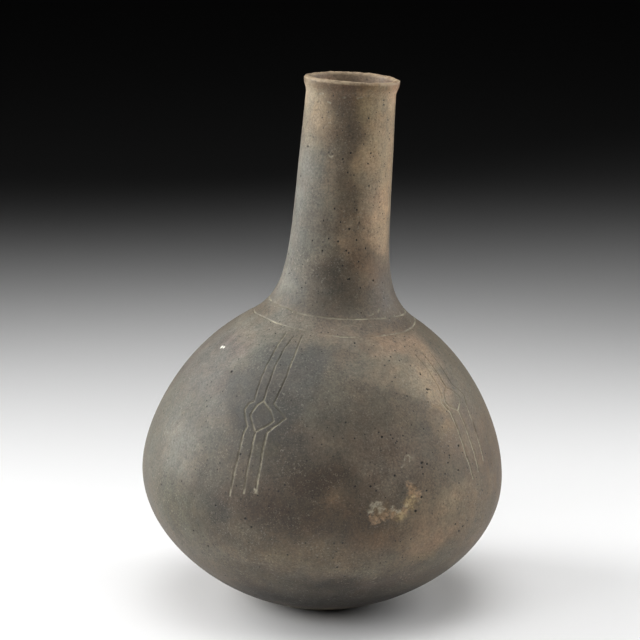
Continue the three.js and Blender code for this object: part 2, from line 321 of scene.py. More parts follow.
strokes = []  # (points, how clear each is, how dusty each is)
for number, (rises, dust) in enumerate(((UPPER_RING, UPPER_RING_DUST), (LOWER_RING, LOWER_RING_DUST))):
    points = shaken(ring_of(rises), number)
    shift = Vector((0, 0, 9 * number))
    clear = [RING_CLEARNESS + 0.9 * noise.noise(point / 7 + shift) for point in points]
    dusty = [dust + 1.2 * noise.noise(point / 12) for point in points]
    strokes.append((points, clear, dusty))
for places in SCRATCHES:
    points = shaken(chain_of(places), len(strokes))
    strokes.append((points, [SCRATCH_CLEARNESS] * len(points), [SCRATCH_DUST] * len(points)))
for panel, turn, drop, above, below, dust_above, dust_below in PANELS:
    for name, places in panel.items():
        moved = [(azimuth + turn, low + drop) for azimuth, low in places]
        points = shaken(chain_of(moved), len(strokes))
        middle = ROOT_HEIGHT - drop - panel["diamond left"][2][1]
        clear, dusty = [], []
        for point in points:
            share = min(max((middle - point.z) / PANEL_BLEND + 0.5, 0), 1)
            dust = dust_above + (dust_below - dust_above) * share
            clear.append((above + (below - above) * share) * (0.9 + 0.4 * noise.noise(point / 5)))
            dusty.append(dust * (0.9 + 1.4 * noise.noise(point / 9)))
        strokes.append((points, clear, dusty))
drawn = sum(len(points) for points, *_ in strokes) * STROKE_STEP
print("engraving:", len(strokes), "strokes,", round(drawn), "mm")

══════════

→ Exercise:
Can you give every line above again, exactly as written?

→ Task answer:
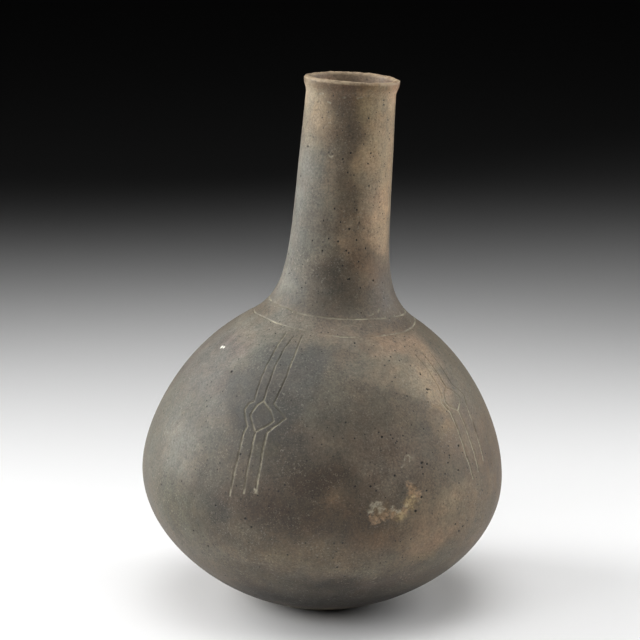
Continue the three.js and Blender code for this object: part 2, from line 321 of scene.py. More parts follow.
strokes = []  # (points, how clear each is, how dusty each is)
for number, (rises, dust) in enumerate(((UPPER_RING, UPPER_RING_DUST), (LOWER_RING, LOWER_RING_DUST))):
    points = shaken(ring_of(rises), number)
    shift = Vector((0, 0, 9 * number))
    clear = [RING_CLEARNESS + 0.9 * noise.noise(point / 7 + shift) for point in points]
    dusty = [dust + 1.2 * noise.noise(point / 12) for point in points]
    strokes.append((points, clear, dusty))
for places in SCRATCHES:
    points = shaken(chain_of(places), len(strokes))
    strokes.append((points, [SCRATCH_CLEARNESS] * len(points), [SCRATCH_DUST] * len(points)))
for panel, turn, drop, above, below, dust_above, dust_below in PANELS:
    for name, places in panel.items():
        moved = [(azimuth + turn, low + drop) for azimuth, low in places]
        points = shaken(chain_of(moved), len(strokes))
        middle = ROOT_HEIGHT - drop - panel["diamond left"][2][1]
        clear, dusty = [], []
        for point in points:
            share = min(max((middle - point.z) / PANEL_BLEND + 0.5, 0), 1)
            dust = dust_above + (dust_below - dust_above) * share
            clear.append((above + (below - above) * share) * (0.9 + 0.4 * noise.noise(point / 5)))
            dusty.append(dust * (0.9 + 1.4 * noise.noise(point / 9)))
        strokes.append((points, clear, dusty))
drawn = sum(len(points) for points, *_ in strokes) * STROKE_STEP
print("engraving:", len(strokes), "strokes,", round(drawn), "mm")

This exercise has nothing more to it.